**DIRECTIVE**
Print out the entries below with no edits.

--- start DATA ROWS ---

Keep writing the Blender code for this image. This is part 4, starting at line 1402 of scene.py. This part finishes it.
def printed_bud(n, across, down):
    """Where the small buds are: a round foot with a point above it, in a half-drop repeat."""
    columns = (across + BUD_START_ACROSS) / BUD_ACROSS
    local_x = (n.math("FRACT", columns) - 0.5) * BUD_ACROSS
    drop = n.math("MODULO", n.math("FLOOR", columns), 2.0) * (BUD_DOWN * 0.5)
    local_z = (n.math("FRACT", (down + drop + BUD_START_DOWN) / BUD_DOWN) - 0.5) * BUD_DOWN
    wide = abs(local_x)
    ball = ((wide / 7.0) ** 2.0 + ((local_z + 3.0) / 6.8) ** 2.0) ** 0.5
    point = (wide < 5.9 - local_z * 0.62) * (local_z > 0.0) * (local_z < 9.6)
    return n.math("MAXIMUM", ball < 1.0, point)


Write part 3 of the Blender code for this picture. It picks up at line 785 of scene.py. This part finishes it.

--- end DATA ROWS ---

**RESULT BELOW**
Keep writing the Blender code for this image. This is part 4, starting at line 1402 of scene.py. This part finishes it.
def printed_bud(n, across, down):
    """Where the small buds are: a round foot with a point above it, in a half-drop repeat."""
    columns = (across + BUD_START_ACROSS) / BUD_ACROSS
    local_x = (n.math("FRACT", columns) - 0.5) * BUD_ACROSS
    drop = n.math("MODULO", n.math("FLOOR", columns), 2.0) * (BUD_DOWN * 0.5)
    local_z = (n.math("FRACT", (down + drop + BUD_START_DOWN) / BUD_DOWN) - 0.5) * BUD_DOWN
    wide = abs(local_x)
    ball = ((wide / 7.0) ** 2.0 + ((local_z + 3.0) / 6.8) ** 2.0) ** 0.5
    point = (wide < 5.9 - local_z * 0.62) * (local_z > 0.0) * (local_z < 9.6)
    return n.math("MAXIMUM", ball < 1.0, point)


Write part 3 of the Blender code for this picture. It picks up at line 785 of scene.py. This part finishes it.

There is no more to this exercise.